Thanks for clearing up the CS thing. Usually everyone says DS *disloyal spouse*.

Anyway I agree with CJ--if this is ijportant to you, let her know what you need in order to get THROUGH this and feel you are satisfied with her helpin gprovide the info you need in order to restor eyour marriage.

I did not go into nitty gritty details with my exH cause he didn't ask but I did answer the things he asked. I asked for a lot of detail from when he cheated and deeply regret knowing everything. In the moment, I just *had* to know. But hindsight is 20/20. If I could go back I would have just asked basic questions: who/how/why/when and not details. Because the details are now burned into my brain for all times.

But I digress--tell her it will help you.


----------



## WasDecimated (Mar 23, 2011)

I agree on the details. I am only asking her for the outline of the affair and why it happened although I do have a short list of questions that I need answered. 

The messages that the OM's wife sent me were excruciating to read…so much detail. The OM's wife had hacked into OM's computer and saved many months of messages between them…all in chronological order in PDF files. So I have very complete conversations and day to day exchanges….not just random messages. I only read them through once. It took a long time to read them all…days. I could only handle so much at a time and I would have to walk away from the screen and recompose myself.

Now that I know too much detail…I can't forget it. One of the problems I am having is that it is obvious that she treated him differently them me. She seemed to be much more uninhibited in their conversations. They would also discuss what they had done together and set up dates. It seems that she was also more uninhibited with him physically as well. This is ironic because she seems to have become, during her affair, more like she was early in our relationship. This especially hurts because I never lost desire for her. She was the one who started to disconnect after she met him.

What do you do with this much detail now that it is part of you and their affair? 

I can't help but use this knowledge to compare and contrast her affair with our marriage and post affair recovery. Am I wrong to do this? 

I become frustrated and sometimes feel that I am not getting the same attention, passion and effort that he got. I don't feel that I deserve anything less…I certainly deserve much more. I realize that she was in the fog at the time and her brain was riding the Dopamine wave. The problem for me is I know what she is capable of now and I expect that in our relationship. I feel like she is fine to just go back to the marriage we had before he came along.


----------



## sam83 (Jul 23, 2011)

Decimated said:


> I become frustrated and sometimes feel that I am not getting the same attention, passion and effort that he got. I don't feel that I deserve anything less…I certainly deserve much more. I realize that she was in the fog at the time and her brain was riding the Dopamine wave.
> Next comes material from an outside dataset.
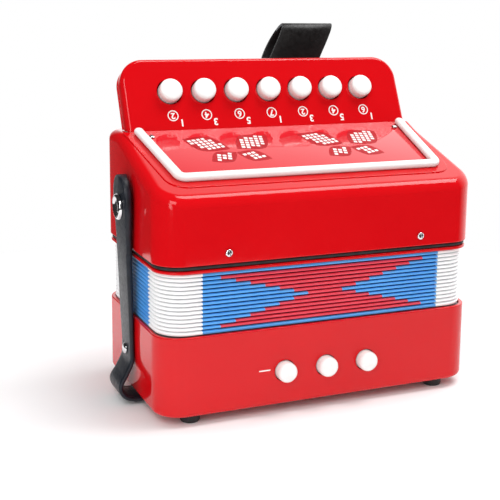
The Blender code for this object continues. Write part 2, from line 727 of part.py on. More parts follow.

The problem for me is I know what she is capable of now and I expect that in our relationship. I feel like she is fine to just go back to the marriage we had before he came along.


man u deserve better u r the good guy here u didn't cheat she did 

sit her down and tell her everything in ur mind and if she get mad remind her she is the WS and she have to win u back and she isn't make good job right now and this affects u and ur reconciliation 

man put the rules for this u deserve it


----------



## Voyager (May 23, 2011)

Why do you feel you need her to do this? And why now?

I've been exactly where you are and I still find myself there from time to time. But I can tell you that when I do find myself there it's because I want some sort of validation from her. It's because I'm feeling weak and I want her to prop me up by showing me that she thinks I am worthy of her. But in reality, I've been through Hell. She put me through it. I survived. I don't need her support. I am strong. Far stronger than I would have thought.

If our wives were strong people they would not have taken the paths that they did. That weakness also shows up in avoiding the past. While I see my wife making progress in that area (and that's the important part), I realize it is not an easy thing to do. Nor is a quick transformation. Until then, at least for me, I've set my boundaries as to what I will and will not accept and I stand on my own two feet. Ultimately, yes, I think the continuation of our marriage requires my wife to face her past because, like you, I don't think our old relationship is enough. I want a stronger, more open, healthier marriage than we had. But it does it have to be today or tomorrow? I'm willing to invest time in it.

I'm not saying that this is the way it should be for you. But I do think you need to understand why you feel the need for her to do this. And what you're willing to accept for now.


----------